◆ Direction ◆
Repeat exactly the lines between and including those that contain "front_shell();" and "obj.matrix_world = world". Output no other line.

(Stored items from a collection)
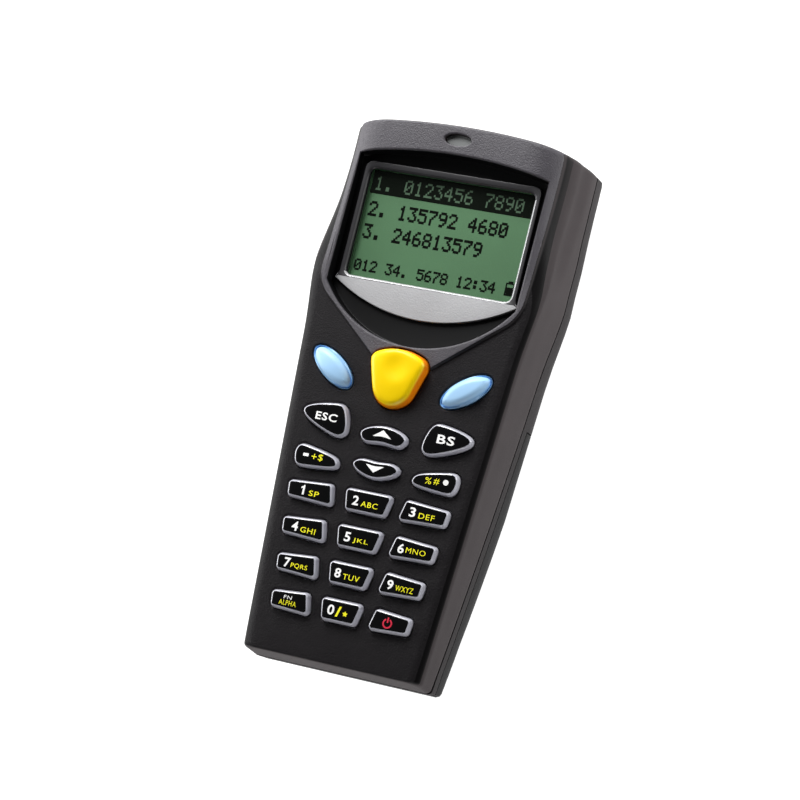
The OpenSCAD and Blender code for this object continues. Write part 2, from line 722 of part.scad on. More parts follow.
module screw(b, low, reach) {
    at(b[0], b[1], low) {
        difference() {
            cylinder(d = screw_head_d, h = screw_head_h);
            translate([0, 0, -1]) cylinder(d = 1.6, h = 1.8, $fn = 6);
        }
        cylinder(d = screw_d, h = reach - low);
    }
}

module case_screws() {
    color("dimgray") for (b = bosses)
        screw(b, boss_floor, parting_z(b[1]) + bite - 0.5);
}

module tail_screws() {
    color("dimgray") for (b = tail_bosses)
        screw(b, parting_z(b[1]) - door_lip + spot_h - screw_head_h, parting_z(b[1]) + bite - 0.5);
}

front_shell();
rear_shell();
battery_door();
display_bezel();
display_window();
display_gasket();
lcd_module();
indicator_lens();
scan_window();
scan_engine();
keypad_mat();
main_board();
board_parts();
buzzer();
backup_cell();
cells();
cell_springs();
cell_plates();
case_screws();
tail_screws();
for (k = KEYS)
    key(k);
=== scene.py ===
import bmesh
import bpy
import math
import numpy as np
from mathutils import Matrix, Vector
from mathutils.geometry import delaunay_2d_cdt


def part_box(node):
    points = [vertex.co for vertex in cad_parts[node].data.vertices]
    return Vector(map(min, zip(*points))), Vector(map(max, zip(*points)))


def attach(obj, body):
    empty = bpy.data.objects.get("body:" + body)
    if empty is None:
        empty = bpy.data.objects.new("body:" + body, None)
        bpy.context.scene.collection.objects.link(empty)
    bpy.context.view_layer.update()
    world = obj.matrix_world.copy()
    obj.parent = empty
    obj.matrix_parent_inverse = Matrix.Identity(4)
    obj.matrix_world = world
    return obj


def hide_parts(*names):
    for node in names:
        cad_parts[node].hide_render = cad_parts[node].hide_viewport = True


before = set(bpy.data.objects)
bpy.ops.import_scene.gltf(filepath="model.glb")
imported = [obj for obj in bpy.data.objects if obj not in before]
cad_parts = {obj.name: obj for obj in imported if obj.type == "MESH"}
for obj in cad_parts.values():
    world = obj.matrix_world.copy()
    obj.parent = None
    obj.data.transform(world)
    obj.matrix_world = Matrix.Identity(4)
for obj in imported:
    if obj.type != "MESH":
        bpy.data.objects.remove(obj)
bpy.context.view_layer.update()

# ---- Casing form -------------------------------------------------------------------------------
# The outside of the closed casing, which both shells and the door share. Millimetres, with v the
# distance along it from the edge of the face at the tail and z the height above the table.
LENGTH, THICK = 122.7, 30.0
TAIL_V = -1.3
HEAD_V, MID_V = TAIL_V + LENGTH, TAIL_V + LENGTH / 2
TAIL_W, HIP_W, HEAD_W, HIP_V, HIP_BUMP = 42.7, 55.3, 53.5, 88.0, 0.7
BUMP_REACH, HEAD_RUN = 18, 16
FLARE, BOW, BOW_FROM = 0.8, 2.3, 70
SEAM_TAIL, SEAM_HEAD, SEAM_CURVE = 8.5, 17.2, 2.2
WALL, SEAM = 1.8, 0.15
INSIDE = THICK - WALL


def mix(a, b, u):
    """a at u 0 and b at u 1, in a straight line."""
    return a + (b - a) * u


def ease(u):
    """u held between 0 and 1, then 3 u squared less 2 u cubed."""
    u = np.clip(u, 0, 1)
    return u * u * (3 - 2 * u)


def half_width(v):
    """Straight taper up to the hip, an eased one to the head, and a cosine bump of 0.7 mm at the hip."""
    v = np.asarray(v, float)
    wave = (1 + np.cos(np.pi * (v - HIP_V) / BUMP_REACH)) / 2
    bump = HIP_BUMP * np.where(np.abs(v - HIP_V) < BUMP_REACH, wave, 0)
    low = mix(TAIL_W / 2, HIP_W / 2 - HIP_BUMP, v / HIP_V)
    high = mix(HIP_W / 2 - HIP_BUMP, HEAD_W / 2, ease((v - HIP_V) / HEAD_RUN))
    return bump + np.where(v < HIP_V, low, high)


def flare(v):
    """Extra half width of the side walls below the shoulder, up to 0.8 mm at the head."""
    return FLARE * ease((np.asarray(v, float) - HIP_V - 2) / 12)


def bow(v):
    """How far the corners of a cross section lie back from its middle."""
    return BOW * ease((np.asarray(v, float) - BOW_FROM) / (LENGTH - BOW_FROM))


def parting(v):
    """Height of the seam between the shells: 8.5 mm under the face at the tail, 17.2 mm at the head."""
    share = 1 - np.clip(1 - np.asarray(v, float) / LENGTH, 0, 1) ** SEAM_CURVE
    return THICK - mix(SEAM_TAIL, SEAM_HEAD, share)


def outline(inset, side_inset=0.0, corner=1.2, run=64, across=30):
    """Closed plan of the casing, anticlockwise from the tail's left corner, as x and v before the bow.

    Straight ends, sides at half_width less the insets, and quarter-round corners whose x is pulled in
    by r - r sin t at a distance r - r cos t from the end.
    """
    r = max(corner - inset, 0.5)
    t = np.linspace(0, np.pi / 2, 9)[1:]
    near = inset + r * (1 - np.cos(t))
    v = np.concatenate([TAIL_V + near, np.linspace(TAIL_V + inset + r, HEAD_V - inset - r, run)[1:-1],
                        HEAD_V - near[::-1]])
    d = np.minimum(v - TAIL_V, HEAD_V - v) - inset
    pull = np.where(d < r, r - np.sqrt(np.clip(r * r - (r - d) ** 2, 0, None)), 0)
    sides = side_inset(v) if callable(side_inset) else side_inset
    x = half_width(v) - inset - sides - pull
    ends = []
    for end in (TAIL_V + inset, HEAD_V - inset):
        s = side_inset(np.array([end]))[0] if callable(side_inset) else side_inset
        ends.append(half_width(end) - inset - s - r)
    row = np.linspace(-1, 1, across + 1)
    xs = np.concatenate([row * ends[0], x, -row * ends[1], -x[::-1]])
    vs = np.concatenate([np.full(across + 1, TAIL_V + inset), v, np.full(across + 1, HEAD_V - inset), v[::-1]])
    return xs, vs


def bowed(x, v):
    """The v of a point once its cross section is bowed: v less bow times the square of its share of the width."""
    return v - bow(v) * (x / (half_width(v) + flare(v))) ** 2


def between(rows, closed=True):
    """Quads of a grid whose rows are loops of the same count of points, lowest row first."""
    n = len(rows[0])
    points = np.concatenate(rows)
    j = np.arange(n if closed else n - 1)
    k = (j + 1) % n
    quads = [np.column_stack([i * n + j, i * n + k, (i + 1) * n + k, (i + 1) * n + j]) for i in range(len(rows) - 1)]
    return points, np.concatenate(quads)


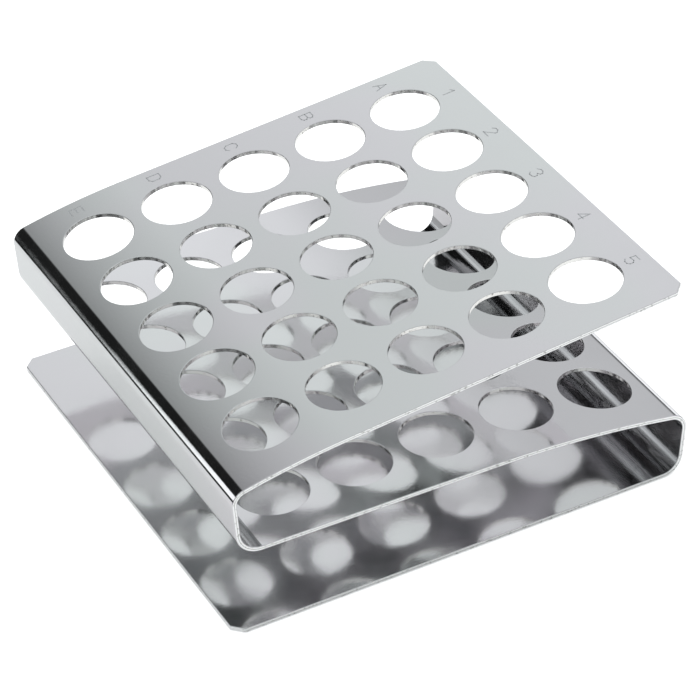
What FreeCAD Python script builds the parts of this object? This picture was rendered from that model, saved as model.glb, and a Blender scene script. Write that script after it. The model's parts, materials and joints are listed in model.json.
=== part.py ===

◆ Finished answer ◆
front_shell();
rear_shell();
battery_door();
display_bezel();
display_window();
display_gasket();
lcd_module();
indicator_lens();
scan_window();
scan_engine();
keypad_mat();
main_board();
board_parts();
buzzer();
backup_cell();
cells();
cell_springs();
cell_plates();
case_screws();
tail_screws();
for (k = KEYS)
    key(k);
=== scene.py ===
import bmesh
import bpy
import math
import numpy as np
from mathutils import Matrix, Vector
from mathutils.geometry import delaunay_2d_cdt


def part_box(node):
    points = [vertex.co for vertex in cad_parts[node].data.vertices]
    return Vector(map(min, zip(*points))), Vector(map(max, zip(*points)))


def attach(obj, body):
    empty = bpy.data.objects.get("body:" + body)
    if empty is None:
        empty = bpy.data.objects.new("body:" + body, None)
        bpy.context.scene.collection.objects.link(empty)
    bpy.context.view_layer.update()
    world = obj.matrix_world.copy()
    obj.parent = empty
    obj.matrix_parent_inverse = Matrix.Identity(4)
    obj.matrix_world = world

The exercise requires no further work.